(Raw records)
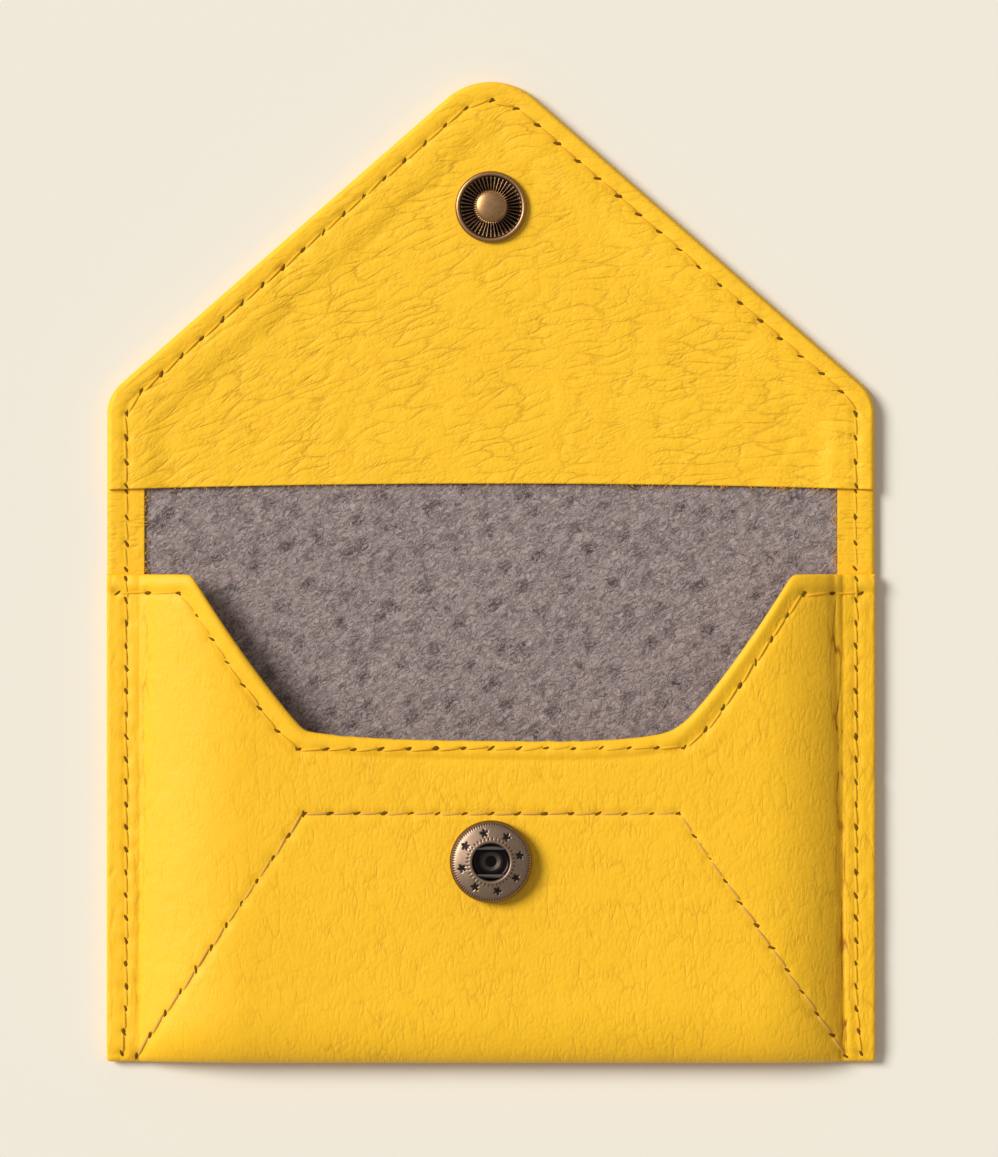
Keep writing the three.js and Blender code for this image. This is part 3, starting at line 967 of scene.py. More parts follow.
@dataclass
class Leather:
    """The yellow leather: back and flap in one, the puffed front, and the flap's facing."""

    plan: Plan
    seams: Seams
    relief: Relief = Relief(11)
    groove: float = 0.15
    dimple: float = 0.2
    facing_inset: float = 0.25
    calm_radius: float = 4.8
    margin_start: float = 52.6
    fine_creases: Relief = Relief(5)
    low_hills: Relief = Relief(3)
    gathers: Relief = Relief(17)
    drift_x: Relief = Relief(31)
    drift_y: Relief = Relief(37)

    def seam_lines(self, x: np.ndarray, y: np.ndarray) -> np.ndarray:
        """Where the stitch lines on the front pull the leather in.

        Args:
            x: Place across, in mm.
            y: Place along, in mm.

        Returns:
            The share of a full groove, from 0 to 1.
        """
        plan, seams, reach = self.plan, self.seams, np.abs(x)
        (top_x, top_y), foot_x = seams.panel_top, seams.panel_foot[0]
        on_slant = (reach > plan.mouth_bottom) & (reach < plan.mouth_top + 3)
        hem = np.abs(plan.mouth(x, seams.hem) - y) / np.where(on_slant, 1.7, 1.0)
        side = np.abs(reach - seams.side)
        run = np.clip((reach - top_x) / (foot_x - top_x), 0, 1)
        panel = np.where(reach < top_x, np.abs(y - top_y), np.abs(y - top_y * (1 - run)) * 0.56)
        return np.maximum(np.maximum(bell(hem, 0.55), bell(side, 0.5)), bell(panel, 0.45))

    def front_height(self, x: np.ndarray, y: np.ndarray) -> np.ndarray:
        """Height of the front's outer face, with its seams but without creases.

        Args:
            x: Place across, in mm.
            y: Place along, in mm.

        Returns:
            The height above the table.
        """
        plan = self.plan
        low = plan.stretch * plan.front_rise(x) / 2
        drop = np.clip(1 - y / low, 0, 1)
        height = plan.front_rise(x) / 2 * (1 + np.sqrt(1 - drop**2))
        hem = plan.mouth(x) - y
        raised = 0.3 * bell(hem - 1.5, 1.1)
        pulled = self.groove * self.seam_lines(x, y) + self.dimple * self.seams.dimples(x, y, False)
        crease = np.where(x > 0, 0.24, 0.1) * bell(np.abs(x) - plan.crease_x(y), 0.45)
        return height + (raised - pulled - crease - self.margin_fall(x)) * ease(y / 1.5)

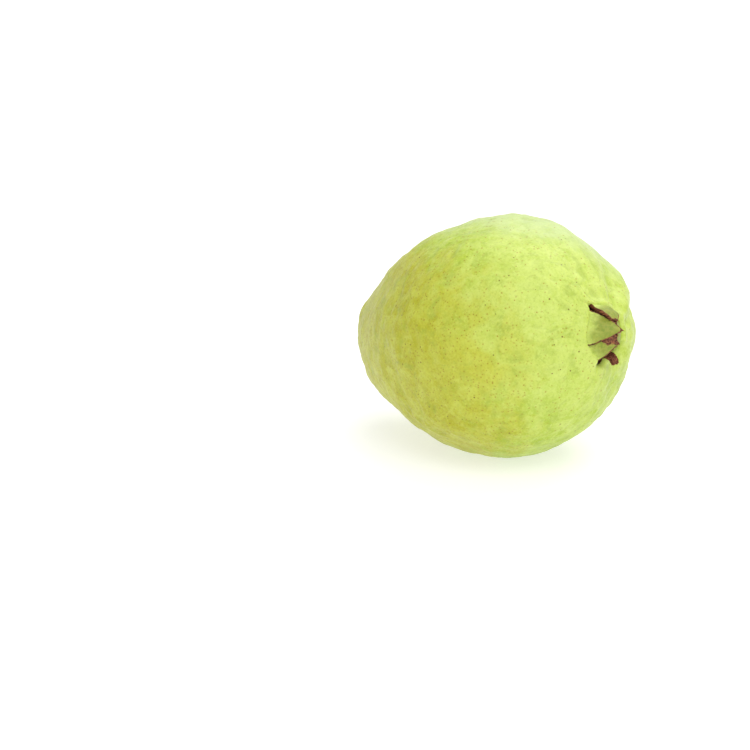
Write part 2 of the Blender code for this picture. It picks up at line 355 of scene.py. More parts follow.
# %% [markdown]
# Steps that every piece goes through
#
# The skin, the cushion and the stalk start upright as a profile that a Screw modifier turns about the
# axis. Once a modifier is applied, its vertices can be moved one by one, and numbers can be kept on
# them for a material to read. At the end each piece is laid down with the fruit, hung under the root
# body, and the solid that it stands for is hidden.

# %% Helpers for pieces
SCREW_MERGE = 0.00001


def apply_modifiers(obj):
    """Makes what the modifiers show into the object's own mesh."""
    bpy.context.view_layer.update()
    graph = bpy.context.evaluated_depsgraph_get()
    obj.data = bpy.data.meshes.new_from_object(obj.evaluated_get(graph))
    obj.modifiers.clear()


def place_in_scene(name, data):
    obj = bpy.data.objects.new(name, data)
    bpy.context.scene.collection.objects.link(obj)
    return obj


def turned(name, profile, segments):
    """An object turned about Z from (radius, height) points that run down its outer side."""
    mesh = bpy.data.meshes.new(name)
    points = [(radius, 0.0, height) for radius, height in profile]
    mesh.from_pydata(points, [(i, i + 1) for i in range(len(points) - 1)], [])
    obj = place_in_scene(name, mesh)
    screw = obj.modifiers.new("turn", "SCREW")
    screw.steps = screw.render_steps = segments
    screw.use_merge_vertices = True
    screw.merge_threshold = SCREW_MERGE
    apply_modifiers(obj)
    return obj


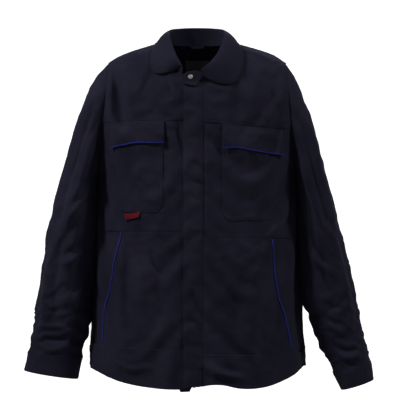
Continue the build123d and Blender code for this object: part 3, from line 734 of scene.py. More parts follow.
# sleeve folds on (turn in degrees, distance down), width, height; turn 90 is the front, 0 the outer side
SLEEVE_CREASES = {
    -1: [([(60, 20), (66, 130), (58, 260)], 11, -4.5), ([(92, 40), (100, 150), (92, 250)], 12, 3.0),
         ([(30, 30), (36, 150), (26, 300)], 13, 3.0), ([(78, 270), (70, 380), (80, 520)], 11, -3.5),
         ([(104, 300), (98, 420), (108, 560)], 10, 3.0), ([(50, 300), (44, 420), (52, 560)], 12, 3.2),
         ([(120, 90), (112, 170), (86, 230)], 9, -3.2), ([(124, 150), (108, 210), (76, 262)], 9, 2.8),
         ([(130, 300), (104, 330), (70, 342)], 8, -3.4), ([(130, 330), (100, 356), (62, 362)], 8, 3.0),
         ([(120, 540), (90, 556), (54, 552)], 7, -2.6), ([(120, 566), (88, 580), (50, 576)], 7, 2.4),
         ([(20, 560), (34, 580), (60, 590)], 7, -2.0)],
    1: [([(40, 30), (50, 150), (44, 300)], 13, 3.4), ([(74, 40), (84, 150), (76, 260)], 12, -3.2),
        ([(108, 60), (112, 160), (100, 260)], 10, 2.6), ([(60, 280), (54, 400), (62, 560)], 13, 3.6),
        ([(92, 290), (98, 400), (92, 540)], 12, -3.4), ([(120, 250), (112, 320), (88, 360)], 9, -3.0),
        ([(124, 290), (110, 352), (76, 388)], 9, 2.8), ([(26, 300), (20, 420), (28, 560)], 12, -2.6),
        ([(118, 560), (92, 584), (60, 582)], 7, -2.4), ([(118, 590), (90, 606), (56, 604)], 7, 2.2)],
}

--

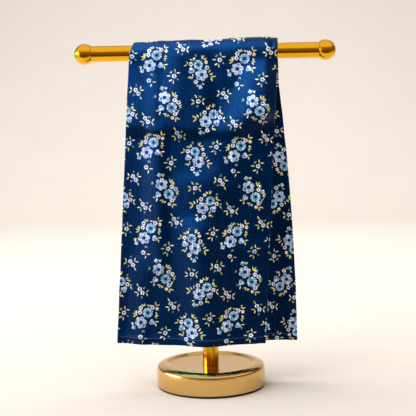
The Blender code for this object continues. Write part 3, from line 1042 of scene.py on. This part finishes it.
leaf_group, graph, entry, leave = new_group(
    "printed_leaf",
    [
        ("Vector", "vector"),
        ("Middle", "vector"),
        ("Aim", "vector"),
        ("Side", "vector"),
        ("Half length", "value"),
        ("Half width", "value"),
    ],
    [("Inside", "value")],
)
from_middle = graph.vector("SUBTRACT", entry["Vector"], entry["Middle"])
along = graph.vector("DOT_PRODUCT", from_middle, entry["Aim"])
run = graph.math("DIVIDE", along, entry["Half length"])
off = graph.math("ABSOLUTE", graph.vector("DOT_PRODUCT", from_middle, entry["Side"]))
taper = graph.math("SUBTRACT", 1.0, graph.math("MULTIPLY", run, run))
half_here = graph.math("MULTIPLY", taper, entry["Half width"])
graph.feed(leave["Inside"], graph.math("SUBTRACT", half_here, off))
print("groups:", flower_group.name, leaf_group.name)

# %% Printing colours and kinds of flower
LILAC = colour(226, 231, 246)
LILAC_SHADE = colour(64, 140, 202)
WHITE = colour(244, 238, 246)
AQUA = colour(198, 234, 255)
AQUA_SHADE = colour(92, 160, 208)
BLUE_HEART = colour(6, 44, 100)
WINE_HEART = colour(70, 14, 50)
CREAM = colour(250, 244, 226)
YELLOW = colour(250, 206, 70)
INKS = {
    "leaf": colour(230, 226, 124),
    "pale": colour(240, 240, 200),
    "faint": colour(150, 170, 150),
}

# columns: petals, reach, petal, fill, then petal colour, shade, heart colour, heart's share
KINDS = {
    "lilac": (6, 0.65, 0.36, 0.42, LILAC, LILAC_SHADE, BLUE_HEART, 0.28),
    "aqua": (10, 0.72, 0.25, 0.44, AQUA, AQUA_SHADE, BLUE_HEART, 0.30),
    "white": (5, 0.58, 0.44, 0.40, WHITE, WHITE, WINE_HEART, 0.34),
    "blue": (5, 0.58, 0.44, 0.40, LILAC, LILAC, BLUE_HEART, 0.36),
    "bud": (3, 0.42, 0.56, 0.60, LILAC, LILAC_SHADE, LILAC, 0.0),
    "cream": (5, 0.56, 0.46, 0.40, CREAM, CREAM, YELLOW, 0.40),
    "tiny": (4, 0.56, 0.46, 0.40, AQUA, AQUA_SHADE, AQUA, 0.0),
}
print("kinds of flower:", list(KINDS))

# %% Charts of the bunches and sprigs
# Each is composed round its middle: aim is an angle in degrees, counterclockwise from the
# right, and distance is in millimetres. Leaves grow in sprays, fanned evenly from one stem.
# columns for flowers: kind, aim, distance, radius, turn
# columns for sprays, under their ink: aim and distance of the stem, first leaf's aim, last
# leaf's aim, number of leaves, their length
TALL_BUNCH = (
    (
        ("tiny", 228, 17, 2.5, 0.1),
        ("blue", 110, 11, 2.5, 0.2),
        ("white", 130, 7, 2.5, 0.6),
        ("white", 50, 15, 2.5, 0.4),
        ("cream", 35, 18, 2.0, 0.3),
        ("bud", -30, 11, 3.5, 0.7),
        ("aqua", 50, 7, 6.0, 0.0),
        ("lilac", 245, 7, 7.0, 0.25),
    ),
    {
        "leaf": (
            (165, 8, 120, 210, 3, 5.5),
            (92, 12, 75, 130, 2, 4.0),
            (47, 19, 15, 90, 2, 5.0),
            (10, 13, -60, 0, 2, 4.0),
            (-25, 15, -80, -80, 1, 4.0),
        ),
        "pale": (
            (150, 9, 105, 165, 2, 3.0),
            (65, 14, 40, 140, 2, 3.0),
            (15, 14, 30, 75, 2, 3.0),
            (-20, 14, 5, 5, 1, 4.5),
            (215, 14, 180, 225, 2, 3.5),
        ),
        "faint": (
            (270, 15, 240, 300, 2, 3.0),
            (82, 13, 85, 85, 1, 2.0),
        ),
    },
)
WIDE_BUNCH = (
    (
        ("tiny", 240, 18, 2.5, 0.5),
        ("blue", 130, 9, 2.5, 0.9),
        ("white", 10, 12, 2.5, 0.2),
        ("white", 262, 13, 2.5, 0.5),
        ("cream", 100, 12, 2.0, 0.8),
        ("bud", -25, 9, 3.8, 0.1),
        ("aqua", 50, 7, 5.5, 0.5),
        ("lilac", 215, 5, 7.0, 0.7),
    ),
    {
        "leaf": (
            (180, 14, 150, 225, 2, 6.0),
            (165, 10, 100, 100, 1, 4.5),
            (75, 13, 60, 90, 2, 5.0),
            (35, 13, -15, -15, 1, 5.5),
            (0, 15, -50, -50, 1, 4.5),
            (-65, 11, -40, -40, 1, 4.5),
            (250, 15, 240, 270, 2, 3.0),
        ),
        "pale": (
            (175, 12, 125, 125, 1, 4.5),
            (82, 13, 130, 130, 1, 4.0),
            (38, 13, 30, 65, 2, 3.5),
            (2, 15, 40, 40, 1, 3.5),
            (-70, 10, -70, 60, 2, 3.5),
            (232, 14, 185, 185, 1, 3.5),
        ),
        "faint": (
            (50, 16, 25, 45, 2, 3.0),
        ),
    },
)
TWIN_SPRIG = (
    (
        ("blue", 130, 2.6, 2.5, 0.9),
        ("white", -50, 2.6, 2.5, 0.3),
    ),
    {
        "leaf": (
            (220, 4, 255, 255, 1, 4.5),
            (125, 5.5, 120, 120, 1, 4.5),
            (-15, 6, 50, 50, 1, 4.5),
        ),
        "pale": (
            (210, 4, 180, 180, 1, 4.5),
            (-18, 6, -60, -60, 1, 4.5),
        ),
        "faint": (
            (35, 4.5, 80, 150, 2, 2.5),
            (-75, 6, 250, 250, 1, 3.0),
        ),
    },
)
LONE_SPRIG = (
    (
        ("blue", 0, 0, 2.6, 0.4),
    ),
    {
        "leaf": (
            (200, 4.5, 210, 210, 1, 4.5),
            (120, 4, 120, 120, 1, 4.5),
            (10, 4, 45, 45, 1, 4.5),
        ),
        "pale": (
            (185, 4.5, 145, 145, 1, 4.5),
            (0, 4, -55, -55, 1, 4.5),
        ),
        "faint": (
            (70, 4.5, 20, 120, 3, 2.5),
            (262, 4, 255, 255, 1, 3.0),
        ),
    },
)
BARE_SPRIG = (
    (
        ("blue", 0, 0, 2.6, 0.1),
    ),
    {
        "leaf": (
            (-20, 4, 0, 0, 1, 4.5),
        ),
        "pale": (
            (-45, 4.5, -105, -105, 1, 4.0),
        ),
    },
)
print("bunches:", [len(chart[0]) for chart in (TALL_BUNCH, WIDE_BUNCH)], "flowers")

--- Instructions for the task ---
Gather all lines from the records above in which "code" appears.

--- Problem solution ---
Keep writing the three.js and Blender code for this image. This is part 3, starting at line 967 of scene.py. More parts follow.
Write part 2 of the Blender code for this picture. It picks up at line 355 of scene.py. More parts follow.
Continue the build123d and Blender code for this object: part 3, from line 734 of scene.py. More parts follow.
The Blender code for this object continues. Write part 3, from line 1042 of scene.py on. This part finishes it.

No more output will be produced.